* _Extracted information_:
──────────────────────────────

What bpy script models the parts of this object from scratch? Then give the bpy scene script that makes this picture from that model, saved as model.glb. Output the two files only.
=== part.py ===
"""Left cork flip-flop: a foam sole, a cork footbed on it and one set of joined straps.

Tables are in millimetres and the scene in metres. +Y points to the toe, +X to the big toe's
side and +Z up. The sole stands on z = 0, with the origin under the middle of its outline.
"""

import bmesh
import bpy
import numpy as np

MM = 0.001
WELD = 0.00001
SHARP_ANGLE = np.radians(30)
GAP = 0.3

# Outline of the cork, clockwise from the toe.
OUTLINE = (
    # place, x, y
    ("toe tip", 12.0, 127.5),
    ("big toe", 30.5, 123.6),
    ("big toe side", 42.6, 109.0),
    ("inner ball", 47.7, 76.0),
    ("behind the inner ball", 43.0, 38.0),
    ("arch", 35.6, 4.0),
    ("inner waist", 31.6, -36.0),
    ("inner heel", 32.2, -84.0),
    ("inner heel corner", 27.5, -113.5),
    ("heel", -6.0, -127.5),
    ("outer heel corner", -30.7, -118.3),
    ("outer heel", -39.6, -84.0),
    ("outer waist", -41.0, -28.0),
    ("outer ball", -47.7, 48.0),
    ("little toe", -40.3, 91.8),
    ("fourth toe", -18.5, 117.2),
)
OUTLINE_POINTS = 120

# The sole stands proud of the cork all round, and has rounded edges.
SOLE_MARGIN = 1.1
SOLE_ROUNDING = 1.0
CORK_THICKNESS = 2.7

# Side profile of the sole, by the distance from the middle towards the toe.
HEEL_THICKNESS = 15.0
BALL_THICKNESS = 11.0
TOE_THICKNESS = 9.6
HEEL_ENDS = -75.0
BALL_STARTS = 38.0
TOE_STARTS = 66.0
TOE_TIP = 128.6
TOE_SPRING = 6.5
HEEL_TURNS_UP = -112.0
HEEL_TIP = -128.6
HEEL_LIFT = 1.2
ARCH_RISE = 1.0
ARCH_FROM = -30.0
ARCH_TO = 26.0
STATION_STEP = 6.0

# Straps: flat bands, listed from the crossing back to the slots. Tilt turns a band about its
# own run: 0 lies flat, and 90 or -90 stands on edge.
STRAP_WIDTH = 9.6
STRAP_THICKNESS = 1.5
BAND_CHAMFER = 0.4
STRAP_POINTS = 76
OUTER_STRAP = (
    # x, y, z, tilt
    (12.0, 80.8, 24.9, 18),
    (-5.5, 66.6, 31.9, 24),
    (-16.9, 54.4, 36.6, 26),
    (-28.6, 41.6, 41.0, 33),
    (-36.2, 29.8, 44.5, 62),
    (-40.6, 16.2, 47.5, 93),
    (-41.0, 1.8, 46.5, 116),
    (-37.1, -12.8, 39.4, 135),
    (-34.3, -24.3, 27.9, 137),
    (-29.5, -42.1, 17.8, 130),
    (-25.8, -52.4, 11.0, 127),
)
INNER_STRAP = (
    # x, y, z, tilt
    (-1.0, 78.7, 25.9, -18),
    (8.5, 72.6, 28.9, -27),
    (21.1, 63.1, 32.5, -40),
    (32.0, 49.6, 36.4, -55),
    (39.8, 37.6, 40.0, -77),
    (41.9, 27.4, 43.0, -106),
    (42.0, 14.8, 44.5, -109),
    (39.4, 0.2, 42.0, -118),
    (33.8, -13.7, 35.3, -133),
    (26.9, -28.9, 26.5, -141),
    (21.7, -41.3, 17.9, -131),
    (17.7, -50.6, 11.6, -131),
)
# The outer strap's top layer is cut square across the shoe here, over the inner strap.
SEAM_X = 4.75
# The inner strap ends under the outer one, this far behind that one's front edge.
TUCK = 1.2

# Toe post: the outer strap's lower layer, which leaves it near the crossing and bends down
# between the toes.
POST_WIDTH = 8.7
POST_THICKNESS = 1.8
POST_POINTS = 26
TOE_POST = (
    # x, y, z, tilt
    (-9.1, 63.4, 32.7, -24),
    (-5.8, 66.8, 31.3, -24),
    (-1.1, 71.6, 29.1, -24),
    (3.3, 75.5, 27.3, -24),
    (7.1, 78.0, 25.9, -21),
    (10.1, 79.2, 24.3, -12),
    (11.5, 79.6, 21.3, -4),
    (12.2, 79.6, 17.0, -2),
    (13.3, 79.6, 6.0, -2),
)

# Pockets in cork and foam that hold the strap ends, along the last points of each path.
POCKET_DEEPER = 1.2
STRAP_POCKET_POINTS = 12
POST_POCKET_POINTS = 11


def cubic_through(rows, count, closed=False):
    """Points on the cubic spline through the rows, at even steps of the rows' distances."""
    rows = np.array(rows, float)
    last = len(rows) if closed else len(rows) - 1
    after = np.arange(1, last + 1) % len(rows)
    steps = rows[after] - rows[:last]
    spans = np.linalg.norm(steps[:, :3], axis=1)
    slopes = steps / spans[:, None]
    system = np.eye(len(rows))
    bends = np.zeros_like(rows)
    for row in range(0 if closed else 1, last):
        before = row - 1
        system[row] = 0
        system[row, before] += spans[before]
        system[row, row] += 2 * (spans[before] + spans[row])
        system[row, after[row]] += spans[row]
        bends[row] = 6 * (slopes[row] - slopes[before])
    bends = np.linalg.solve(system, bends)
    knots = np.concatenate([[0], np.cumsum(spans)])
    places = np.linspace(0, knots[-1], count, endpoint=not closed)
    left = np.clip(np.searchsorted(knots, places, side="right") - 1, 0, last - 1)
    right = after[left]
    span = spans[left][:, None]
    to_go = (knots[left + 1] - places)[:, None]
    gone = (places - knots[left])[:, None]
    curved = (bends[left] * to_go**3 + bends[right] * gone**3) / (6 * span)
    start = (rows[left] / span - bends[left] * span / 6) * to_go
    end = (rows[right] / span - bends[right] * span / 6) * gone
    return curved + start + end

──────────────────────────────

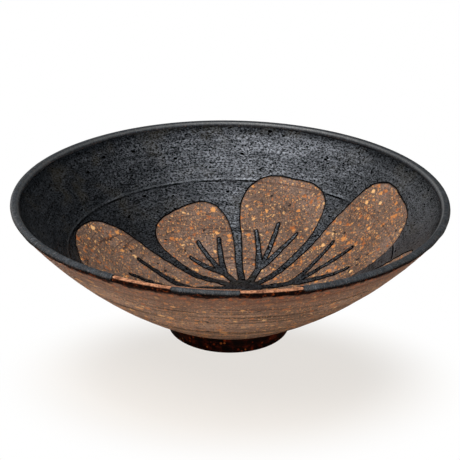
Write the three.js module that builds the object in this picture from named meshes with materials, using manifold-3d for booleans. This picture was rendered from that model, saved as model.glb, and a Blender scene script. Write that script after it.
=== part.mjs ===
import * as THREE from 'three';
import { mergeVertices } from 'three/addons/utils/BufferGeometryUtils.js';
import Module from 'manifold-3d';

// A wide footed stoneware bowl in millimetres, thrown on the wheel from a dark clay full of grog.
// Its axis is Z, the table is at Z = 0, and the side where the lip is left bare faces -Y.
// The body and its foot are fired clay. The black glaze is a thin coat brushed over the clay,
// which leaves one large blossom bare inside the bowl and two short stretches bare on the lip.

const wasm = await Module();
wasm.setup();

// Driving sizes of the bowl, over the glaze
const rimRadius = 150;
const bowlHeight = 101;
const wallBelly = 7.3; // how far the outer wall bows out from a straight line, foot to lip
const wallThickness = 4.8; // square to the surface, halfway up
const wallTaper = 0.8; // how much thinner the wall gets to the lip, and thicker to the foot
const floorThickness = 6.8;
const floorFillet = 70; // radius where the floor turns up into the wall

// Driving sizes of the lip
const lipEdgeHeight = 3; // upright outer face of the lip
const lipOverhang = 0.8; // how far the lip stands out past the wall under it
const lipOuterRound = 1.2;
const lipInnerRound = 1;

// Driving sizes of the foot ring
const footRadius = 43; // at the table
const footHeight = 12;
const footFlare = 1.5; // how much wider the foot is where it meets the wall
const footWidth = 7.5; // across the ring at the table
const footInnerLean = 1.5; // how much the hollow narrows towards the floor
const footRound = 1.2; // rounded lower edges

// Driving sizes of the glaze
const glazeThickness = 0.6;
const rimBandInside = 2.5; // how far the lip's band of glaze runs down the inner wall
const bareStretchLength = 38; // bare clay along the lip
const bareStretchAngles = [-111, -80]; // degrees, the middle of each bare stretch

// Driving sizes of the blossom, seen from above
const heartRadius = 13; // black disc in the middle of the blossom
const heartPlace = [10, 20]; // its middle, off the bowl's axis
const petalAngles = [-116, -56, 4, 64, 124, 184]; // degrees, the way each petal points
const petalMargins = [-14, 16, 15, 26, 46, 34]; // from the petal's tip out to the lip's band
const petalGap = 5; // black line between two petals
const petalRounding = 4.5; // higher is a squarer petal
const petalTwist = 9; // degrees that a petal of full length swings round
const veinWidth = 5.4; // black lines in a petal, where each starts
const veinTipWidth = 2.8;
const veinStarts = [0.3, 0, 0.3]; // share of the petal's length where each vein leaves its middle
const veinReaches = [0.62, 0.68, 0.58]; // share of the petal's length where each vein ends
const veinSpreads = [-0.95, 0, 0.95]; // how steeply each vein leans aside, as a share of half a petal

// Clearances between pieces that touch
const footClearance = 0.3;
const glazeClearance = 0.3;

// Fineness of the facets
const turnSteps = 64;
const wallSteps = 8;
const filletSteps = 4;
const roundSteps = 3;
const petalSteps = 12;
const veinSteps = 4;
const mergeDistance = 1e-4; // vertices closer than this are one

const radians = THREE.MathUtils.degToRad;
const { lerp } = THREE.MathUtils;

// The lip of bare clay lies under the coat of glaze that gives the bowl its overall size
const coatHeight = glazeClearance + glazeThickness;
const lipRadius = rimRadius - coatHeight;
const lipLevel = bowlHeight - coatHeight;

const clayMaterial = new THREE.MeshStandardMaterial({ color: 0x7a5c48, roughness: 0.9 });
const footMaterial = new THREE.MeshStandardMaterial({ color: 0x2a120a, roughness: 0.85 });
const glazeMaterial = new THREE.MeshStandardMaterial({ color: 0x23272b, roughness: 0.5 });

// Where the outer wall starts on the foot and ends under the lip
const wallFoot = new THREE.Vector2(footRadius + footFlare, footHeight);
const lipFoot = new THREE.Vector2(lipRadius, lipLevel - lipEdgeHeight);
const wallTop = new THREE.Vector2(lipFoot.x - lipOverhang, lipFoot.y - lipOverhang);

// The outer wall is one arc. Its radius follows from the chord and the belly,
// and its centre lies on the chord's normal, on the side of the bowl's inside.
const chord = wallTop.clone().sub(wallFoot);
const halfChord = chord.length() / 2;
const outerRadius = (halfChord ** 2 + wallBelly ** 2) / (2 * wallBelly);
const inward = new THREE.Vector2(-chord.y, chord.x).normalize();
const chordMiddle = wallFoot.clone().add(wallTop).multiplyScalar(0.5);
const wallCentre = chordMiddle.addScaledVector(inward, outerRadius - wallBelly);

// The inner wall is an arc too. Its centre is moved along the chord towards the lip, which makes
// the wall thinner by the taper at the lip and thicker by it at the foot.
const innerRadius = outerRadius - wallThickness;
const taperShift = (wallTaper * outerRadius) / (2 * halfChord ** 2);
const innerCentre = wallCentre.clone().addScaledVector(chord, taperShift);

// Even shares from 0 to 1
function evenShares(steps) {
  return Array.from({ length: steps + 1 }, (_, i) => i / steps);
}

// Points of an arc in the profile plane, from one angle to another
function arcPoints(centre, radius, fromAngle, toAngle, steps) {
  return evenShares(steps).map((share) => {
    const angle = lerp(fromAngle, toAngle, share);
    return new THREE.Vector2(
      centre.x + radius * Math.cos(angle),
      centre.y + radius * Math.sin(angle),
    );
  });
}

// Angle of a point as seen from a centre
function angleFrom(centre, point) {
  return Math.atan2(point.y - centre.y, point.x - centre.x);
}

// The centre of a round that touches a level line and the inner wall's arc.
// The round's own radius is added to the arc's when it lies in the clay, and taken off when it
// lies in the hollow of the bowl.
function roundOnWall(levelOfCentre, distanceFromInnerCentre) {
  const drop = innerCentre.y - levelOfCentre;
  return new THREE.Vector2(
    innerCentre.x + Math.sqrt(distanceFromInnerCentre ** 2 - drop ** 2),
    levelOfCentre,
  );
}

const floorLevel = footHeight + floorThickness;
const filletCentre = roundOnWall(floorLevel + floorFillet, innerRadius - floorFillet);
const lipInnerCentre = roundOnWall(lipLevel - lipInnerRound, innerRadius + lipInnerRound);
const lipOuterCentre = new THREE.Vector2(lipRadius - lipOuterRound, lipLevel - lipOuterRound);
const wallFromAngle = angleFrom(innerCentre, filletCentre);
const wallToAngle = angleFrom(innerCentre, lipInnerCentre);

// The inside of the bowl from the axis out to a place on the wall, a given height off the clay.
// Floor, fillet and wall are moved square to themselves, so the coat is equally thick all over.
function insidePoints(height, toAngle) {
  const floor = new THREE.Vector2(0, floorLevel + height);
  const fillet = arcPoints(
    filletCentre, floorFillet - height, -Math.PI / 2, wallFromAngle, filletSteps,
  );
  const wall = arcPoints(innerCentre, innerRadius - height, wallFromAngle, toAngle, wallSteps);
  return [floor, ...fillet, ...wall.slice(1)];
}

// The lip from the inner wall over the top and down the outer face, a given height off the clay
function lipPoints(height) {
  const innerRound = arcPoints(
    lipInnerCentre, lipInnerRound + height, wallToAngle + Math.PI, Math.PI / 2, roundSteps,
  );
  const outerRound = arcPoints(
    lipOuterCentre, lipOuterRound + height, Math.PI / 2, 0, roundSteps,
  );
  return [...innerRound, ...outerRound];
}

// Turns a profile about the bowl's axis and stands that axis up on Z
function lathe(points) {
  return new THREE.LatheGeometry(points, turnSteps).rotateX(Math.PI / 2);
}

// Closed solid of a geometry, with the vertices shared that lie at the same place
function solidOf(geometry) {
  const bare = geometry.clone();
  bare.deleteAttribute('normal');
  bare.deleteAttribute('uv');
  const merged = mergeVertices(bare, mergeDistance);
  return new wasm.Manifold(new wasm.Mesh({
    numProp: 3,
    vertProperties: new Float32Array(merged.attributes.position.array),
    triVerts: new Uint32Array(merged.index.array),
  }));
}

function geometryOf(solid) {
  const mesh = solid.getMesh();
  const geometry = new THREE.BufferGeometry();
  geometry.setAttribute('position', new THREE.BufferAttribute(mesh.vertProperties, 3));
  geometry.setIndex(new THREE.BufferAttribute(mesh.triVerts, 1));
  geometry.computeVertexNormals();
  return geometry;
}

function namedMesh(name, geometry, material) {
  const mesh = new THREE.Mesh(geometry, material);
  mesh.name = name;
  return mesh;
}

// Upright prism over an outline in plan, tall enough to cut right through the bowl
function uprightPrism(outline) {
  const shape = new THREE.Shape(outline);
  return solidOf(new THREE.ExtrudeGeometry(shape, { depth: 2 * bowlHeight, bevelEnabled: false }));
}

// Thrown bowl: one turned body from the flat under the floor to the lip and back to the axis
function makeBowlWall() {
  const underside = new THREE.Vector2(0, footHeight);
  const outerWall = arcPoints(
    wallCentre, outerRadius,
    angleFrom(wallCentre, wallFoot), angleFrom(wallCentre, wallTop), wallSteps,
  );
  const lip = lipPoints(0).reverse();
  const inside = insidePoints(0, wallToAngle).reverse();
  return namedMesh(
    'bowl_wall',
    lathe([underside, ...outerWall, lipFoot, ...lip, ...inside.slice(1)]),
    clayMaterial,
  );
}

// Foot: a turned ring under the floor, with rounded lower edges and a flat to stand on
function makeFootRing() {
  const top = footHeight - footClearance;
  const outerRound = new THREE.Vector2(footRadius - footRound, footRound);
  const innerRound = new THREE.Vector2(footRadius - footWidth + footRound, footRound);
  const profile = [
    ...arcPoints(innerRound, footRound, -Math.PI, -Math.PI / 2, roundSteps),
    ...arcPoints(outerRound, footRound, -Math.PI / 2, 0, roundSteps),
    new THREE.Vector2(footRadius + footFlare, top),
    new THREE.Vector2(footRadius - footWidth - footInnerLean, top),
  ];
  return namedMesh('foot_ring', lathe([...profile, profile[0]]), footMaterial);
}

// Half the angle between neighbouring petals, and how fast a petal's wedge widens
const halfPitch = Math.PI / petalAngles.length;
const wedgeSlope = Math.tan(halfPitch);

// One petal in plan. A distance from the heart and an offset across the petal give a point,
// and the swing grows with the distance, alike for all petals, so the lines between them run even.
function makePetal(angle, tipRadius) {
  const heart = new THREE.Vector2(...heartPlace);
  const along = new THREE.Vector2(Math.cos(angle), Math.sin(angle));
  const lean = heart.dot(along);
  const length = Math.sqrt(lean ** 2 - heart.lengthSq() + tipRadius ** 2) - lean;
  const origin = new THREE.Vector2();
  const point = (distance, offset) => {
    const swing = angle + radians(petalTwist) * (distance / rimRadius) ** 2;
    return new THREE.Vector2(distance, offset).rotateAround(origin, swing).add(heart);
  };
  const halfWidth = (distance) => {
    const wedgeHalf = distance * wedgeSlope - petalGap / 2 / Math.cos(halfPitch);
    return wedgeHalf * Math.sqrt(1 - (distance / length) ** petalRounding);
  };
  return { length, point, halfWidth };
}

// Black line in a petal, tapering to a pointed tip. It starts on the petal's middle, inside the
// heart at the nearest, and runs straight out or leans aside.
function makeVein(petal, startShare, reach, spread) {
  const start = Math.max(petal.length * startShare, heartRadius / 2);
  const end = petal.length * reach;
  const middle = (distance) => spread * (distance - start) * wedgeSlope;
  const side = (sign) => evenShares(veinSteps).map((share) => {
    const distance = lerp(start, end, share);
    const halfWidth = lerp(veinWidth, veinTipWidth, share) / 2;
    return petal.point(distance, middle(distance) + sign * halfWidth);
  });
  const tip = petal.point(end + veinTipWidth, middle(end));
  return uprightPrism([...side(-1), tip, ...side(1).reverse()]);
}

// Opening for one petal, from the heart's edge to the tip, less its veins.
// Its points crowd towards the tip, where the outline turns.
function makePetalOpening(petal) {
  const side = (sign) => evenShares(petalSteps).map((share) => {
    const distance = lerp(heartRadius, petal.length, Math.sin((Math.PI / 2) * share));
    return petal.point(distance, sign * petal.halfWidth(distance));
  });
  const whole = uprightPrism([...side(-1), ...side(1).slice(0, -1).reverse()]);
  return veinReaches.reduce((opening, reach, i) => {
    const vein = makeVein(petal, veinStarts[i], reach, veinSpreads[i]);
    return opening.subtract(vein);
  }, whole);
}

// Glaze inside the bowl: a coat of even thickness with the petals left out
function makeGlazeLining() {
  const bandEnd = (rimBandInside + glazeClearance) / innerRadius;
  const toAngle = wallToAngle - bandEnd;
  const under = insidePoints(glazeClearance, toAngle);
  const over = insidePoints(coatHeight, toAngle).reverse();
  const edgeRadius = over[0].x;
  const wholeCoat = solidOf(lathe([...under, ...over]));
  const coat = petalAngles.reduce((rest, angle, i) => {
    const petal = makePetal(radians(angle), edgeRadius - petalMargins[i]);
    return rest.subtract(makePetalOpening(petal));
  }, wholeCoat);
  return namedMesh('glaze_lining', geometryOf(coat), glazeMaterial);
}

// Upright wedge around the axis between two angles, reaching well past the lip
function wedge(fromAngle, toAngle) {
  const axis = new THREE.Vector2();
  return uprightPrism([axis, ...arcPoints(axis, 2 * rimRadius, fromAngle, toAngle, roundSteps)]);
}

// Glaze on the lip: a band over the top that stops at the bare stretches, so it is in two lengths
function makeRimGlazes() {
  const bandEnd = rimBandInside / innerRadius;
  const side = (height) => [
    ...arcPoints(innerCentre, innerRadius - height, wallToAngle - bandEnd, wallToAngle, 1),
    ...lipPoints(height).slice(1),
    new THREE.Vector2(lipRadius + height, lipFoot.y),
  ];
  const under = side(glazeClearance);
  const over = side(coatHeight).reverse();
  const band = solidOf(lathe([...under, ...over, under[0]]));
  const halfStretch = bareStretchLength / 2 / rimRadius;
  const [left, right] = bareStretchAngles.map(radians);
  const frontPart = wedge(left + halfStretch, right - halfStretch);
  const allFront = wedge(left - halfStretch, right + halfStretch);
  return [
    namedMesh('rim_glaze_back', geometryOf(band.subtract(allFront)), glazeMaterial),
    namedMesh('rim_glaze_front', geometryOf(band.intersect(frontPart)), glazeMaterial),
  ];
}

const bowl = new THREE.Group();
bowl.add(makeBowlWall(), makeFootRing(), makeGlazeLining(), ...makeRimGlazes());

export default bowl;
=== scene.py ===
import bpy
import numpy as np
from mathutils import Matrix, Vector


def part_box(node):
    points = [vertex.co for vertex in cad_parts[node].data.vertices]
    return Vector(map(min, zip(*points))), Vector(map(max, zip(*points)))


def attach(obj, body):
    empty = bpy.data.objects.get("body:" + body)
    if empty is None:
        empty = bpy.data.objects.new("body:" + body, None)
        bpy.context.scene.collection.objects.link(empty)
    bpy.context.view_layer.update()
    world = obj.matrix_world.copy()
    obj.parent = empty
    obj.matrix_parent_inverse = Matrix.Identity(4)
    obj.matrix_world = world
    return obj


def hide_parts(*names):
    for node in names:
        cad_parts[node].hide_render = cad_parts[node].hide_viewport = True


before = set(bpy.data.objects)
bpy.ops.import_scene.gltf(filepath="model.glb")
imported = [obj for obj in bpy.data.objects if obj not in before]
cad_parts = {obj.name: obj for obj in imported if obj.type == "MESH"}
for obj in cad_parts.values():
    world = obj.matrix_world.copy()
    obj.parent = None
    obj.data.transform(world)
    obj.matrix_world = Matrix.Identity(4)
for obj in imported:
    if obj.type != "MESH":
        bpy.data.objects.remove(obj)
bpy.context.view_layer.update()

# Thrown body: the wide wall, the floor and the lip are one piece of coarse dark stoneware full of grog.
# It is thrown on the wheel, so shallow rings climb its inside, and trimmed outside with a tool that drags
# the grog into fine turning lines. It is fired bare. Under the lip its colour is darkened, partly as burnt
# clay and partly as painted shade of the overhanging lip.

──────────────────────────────

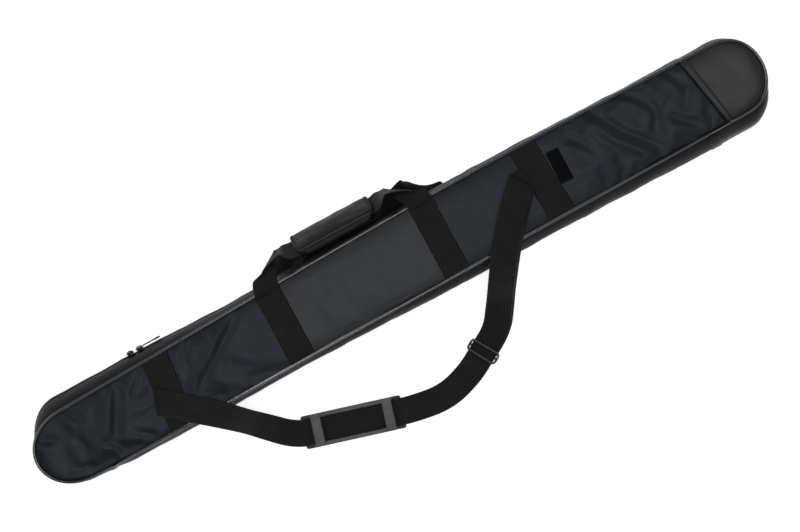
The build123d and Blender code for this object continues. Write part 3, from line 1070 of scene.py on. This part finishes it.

──────────────────────────────

* _Brief_: Print, from the entries above, the line with "const bowl = new THREE.Group();", the line with "if empty is" and all lines between them, exactly and with nothing else.

* _Problem solution_:
const bowl = new THREE.Group();
bowl.add(makeBowlWall(), makeFootRing(), makeGlazeLining(), ...makeRimGlazes());

export default bowl;
=== scene.py ===
import bpy
import numpy as np
from mathutils import Matrix, Vector


def part_box(node):
    points = [vertex.co for vertex in cad_parts[node].data.vertices]
    return Vector(map(min, zip(*points))), Vector(map(max, zip(*points)))


def attach(obj, body):
    empty = bpy.data.objects.get("body:" + body)
    if empty is None:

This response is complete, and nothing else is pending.